Following the biggest Service Design Fringe Festival to date, we're sharing the highlights of our talks and workshops with the global community, so everybody can join in discussions around our industry. Continuing in a series of short stories, Ben Heller, a senior consultant at EY, writes his top five tips for bringing design thinking into organisations, complete with some amusing memes courtesy of UX Reactions.
Hello service design enthusiasts! Ben Heller here, reporting back on the Service Design Fringe Festival panel discussion “Bringing Design Thinking into Organisations”.
Emma Gasson, Megha Wadhawan, Jason Grant and Lisa O'Brien were our brilliant panellists. Their wide-ranging experiences provided some insightful lessons learnt. Reflecting on the high and low points of their careers thus far in service design, the panellists all helped paint a picture of what it takes to think like a service designer, even when no one around you does.
Their advice was too precious to be boiled down to a short list, but that hasn’t stopped me from trying! Here are some thoughts and actions we can all take to the studio with us for our next service design project:
Get sponsorship from the top: This isn’t always possible, but where you can, get some senior stakeholders on your side. Provide them with insight, make them look good at a meeting, be friendly and be a bit lucky and you’ll have some senior support on your side, which will make your job that much easier.
Speak your client’s language: Thinking like a service designer doesn’t necessarily mean speaking like one. When you bring service design thinking into an organisation, remember to speak the language of your stakeholders. If words like ‘design’, ‘prototype’ and ‘user centricity’ are scary for the people around you, find a way to articulate the same ideas in more accessible words.
Be visible: It can be tempting to sit in a quiet room and build your solution in isolation, waiting until it is absolutely finished to show it to your clients. Resist this urge! Mock something up, get it out the door and try it – it’s the only way to be sure your ideas work in practice. By working near your stakeholders and showing them you are friendly and accessible, you also make the likelihood of them opening up to you that much higher. Don't be like these guys below!

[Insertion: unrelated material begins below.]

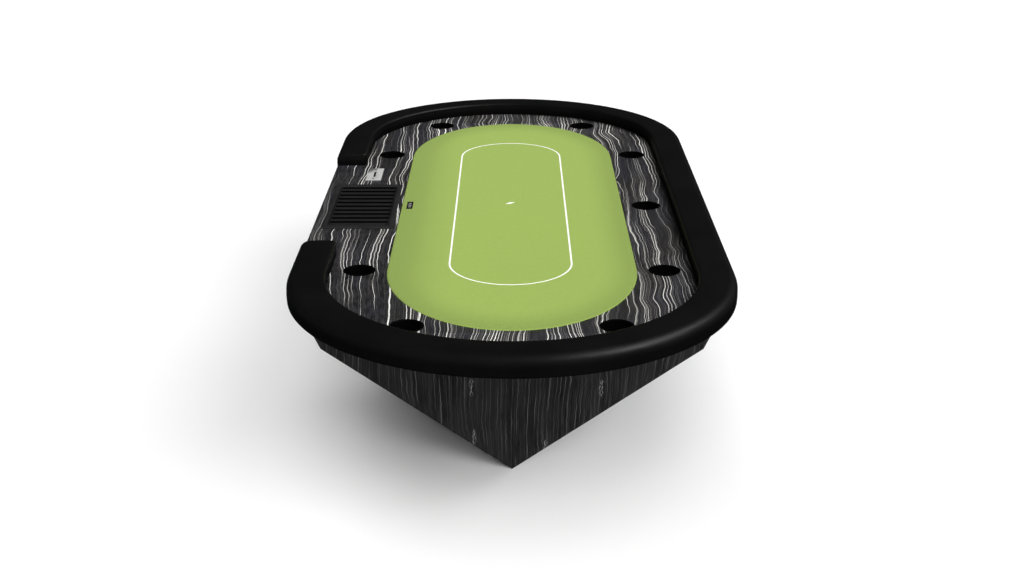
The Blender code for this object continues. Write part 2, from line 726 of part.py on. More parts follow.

Avoid thinking you have all the answers: Service design is not a silver bullet, so don’t pretend you have all the answers. The people around you may have some great ideas too. Collaborate, ask questions, take people on the journey – you never know what you will learn.
Don’t be discouraged: Good work takes time, and not everyone will be on board at first. Be patient with yourself and others. You’ll get there eventually.
Thanks very much for reading one of the festival stories!